Die innere Einheit wieder stärker in den Blick nehmen

Die äußere Einheit ist 1989 gelungen. Es ist nun an der Zeit, die innere Einheit wieder stärker in den Blick zu nehmen. Die Gegenwart fordert uns heraus. Die Einheit unseres Landes und die Wertschätzung dafür müssen wieder einen festen Platz in den Köpfen und Herzen der Menschen haben. Sie ist eine Erfolgsgeschichte. Auch wenn nicht alles gelungen ist, dürfen wir nicht das Trennende suchen, sondern heute und in Zukunft bereit sein, Brücken zu bauen und Grenzen zu überwinden.

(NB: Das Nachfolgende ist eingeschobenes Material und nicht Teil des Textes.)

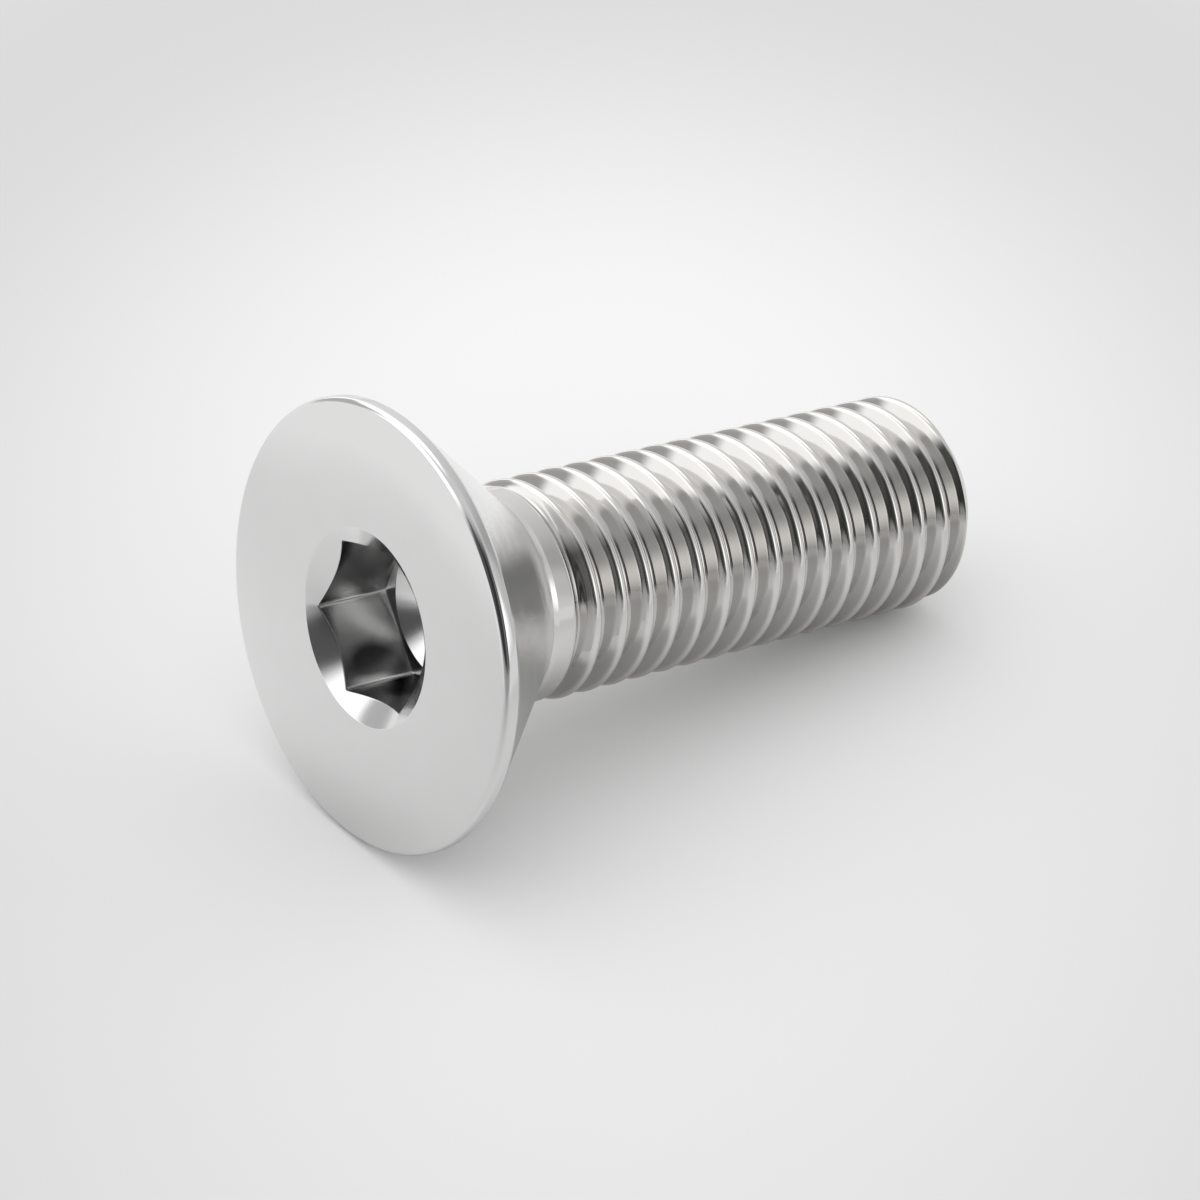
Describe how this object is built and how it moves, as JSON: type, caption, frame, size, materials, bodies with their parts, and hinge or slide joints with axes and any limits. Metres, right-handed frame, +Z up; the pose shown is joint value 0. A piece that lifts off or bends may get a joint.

Es ist unsere Verantwortung, den Feinden der Demokratie die Stirn zu bieten. In Zeiten, in denen neue Gräben zwischen Ost und West entstehen und aus der Saat von Verzagtheit und Angst der Wunsch erwächst, sich abzuschotten vor dem Fremden, dem Ungewissen und vor Andersdenkenden, appelliere ich an die Menschen: Reißt eure inneren Mauern ein und befreit das Herz vom Stacheldraht. Einigkeit und Recht und Freiheit in einem glücklich wiedervereinigten Deutschland gelingt, wenn wir uns nicht von Sorgen und Zweifeln leiten lassen, sondern unsere gemeinsame Zukunft mit Mut, Zuversicht und Offenheit gestalten. Diesen Geist, die Freude und den Stolz über eine Zukunft in Freiheit und Selbstbestimmtheit sowie die Aufbruchsstimmung, die vor 30 Jahren das feste Fundament eines geeinten Deutschlands waren, wünsche ich mir auch heute. Dafür kämpfe ich mit Worten und Taten. Wir sind ein Volk!